2. the process of claim 1 in which the well treating liquid is an aqueous solution of at least one preferentially water-soluble composition of the group consisting of scale, corrosion and hydrate inhibiting composition.

3. The process of claim 2 in which the gas mixed with the well treating liquid is CO.sub.2.

4. The process of claim 1 in which the treating liquid mixed with the gas is an oil-base solution of at least one preferentially oil-soluble inhibitor of the group consisting of scale corrosion and hydrate inhibitors.

5. The process of claim 4 in which the gas with which a treating liquid is mixed, consists essentially of CO.sub.2.

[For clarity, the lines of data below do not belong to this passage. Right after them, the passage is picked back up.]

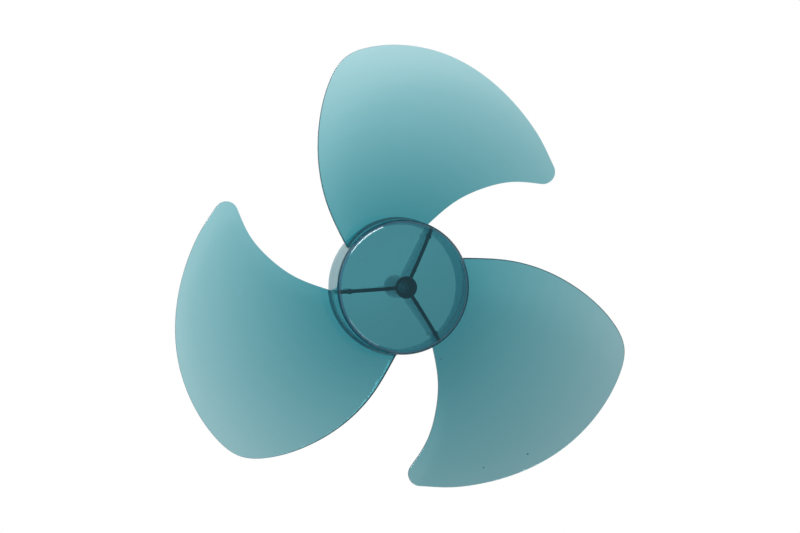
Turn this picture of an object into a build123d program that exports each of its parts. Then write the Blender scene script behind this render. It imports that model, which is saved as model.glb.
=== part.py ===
from build123d import *
from math import atan2, cos, hypot, radians, sin, sqrt
import os

# Axial fan impeller, injection moulded in one piece from translucent styrene
# acrylonitrile: a cup-shaped hub with a domed front, three ribs and a shaft boss
# inside it, and three wide forward-swept blades.  Sizes are in millimetres.
# The shaft runs along Z, the domed front faces +Z, and the origin is where the
# bore's wall begins, at its mouth.  Seen from the front, the impeller turns clockwise.

# Hub cup: a domed front, a rounded front corner and a skirt that is open behind
hub_diameter = 95.1  # over the skirt at the front corner
skirt_taper = 0.3  # how much smaller the skirt's radius is at the open rim
wall = 2.2
dome_top = 36.3  # above the bore's mouth
dome_radius = 148.0
corner_radius = 5.0
rim_drop = 6.0  # how far the open rim stands behind the bore's mouth
rim_edge_radius = 0.6
seam_angle = 162.0  # where the cup's turned surfaces close, between two blades

# Shaft boss, its blind bore and the slot across its mouth for the shaft's drive pin
bore_diameter = 8.0
bore_depth = 22.0
bore_lead_in = 0.6  # cone round the mouth, behind the bore's wall
boss_diameter = 16.4  # at its mouth
boss_draft = 0.7  # degrees, the boss narrows towards the dome
slot_width = 3.2
slot_depth = 4.8
slot_angle = 94.0  # square to one rib

# Ribs between the boss and the skirt, with round pads for the ejector pins
rib_count = 3
rib_angle = 64.0
rib_thickness = 2.6
rib_height_at_boss = 7.0  # of the rib's rear edge above the bore's mouth
rib_height_at_skirt = 10.5
pad_stand = 0.6  # how far a pad stands behind its rib
pads = [(13.3, 3.2), (39.3, 4.0)]  # distance from the axis, diameter

# Gate mark at the middle of the dome
gate_diameter = 3.4
gate_depth = 0.3
gate_stub_diameter = 1.4

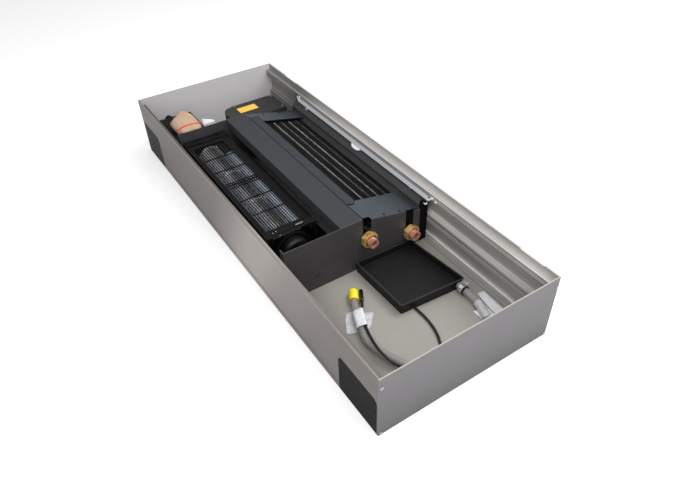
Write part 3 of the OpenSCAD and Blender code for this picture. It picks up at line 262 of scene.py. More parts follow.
def clear_finish(name, code, rough, alpha, cloud, spread, cloud_size=0.01, depth=0.0001):
    """A see-through finish, whose alpha wanders by a spread."""
    finish = plain_finish(name, code, rough, cloud=cloud, cloud_size=cloud_size, edge_light_and_wear=0,
                          grain=0.003, depth=depth)
    haze = finish.clouds(cloud_size * HAZE_CLOUD_SHARE)
    finish.link(finish.ranged(haze, alpha - spread, alpha + spread),
                finish.shader.inputs["Alpha"])
    return finish


WALL_RIM = (137.3, 137.7)


def side_share(finish, side):
    """Part of a wall that a tone covers: one side of it, or all of it."""
    return 1.0 if side is None else finish.rising("Y", *side)


def wall_finish(name, code, metal, tones, rim_code):
    """Rolled aluminium: lines along the trench, tones along and up the wall that are mostly painted
    light and shade, its top edge.
    """
    finish = Finish(name)
    colour = tint(code)
    slow = finish.clouds(0.35, stretch=(1, 1, 2.5), detail=1.0)
    lines = finish.clouds(0.0012, stretch=(0.004, 1, 1), detail=4.0)
    shade = finish.blended(finish.ranged(slow), scaled(colour, 0.94), scaled(colour, 1.06))
    for letter, stops, lean, side in tones:
        level = finish.levels(letter, stops, lean)
        shade = finish.blended(side_share(finish, side), shade, level, "MULTIPLY")
    bright_lines = finish.between(lines, 0.3, 0.75, out_high=0.3)
    shade = finish.blended(bright_lines, shade, scaled(colour, 1.35))
    finish.colour(finish.blended(finish.rising("Z", *WALL_RIM), shade, tint(rim_code)))
    finish.roughness(finish.ranged(lines, 0.36, 0.52))
    finish.relief(lines, 0.00004)
    finish.set(Metallic=metal)
    return finish


# The exchanger's covers lie in one tilted plane. The fins' crests show at places up its slope, each
# with the strength of its painted glint, and the fins' tips, where the glints are painted, lie this
# far from it in metres.
COVER_PLANE = (500, 214.5, 113.7)
FIN_TILT = math.radians(12.8)
FIN_CREST_GLINTS = ((-2.2, 0.3), (18.2, 0.45), (38.6, 1.0), (59.0, 0.66), (79.4, 1.0), (99.8, 0.55))
FIN_GLINT_DEPTHS = (-0.0105, -0.0095)


def slope_place(finish):
    """Places along and above the plane of the exchanger's covers."""
    shifted = finish.mapped(shift=tuple(-c for c in spot(*COVER_PLANE)))
    tilted = finish.node("Mapping", Rotation=(FIN_TILT, 0, 0))
    finish.link(shifted, tilted.inputs["Vector"])
    split = finish.node("SeparateXYZ")
    finish.link(tilted.outputs["Vector"], split.inputs["Vector"])
    return split.outputs


def fin_finish():
    """Black coat, with painted glints in dots along the crests of the fins."""
    finish = Finish("fin_black")
    slope = slope_place(finish)
    glint_depth = finish.between(slope["Z"], *FIN_GLINT_DEPTHS)
    dots = finish.between(finish.clouds(0.0042, stretch=(1, 0.25, 1), detail=4.0), 0.3, 0.5)
    lines = finish.between(finish.clouds(0.0018, stretch=(0.02, 1, 1), detail=2.0), 0.42, 0.58)
    glints = finish.blended(finish.combined("MULTIPLY", glint_depth, dots), (0, 0, 0, 1),
                          finish.graded(slope["Y"], FIN_CREST_GLINTS))
    black = finish.blended(lines, tint("070708"), tint("2a2b2e"))
    finish.colour(finish.blended(glints, black, tint("dcd8d0")))
    finish.roughness(finish.between(dots, 0, 1, 0.35, 0.55))
    finish.relief(finish.clouds(0.0015), 0.0001)
    return finish


RAIL_BESIDE_TAB = ((178, 1.0), (417, 1.0), (419, 0.0), (453, 0.0), (455, 1.0), (686, 1.0))
# Painted shade on the rail's lower hem, below these heights.
RAIL_HEM_SHADE = (107.8, 107.2)
RAIL_TOP = (119.2, 119.6)


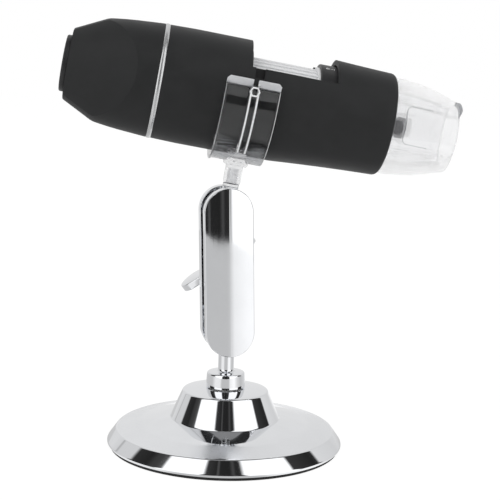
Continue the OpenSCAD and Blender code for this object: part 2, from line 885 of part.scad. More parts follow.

6. An apparatus for dispersing a treating liquid at a selected depth within a well, comprising:

a cased well containing a dual string packer which (a) is connected into a segmented first tubing string, (b) is connected into an upper portion of a relatively stiff tubing string providing a separate second string that extends into the selected depth within the well, and (c) is connected to a lower portion of a spoolable tubing string which opens into the second tubing string, is connected along the exterior of the first tubing string and extends from a surface location to a location at least near the packer; and

means for injecting fluid into the spoolable tubing string.

7. The apparatus of claim 6 in which the spoolable tubing string is connected along the exterior of the first tubing string with steel straps which spaced away from the collars on the first tubing string by distances sufficient to cause a smooth bending of a spoolable tubing as it extends over the collars.

8. The apparatus of claim 6 in which the segmented first tubing string is a production tubing string.

9. The apparatus of claim 8 in which the second string is centralized within the lower portion of the well.

10. The apparatus of claim 9 in which the bottom of the second tubing string is closed below a series of perforations.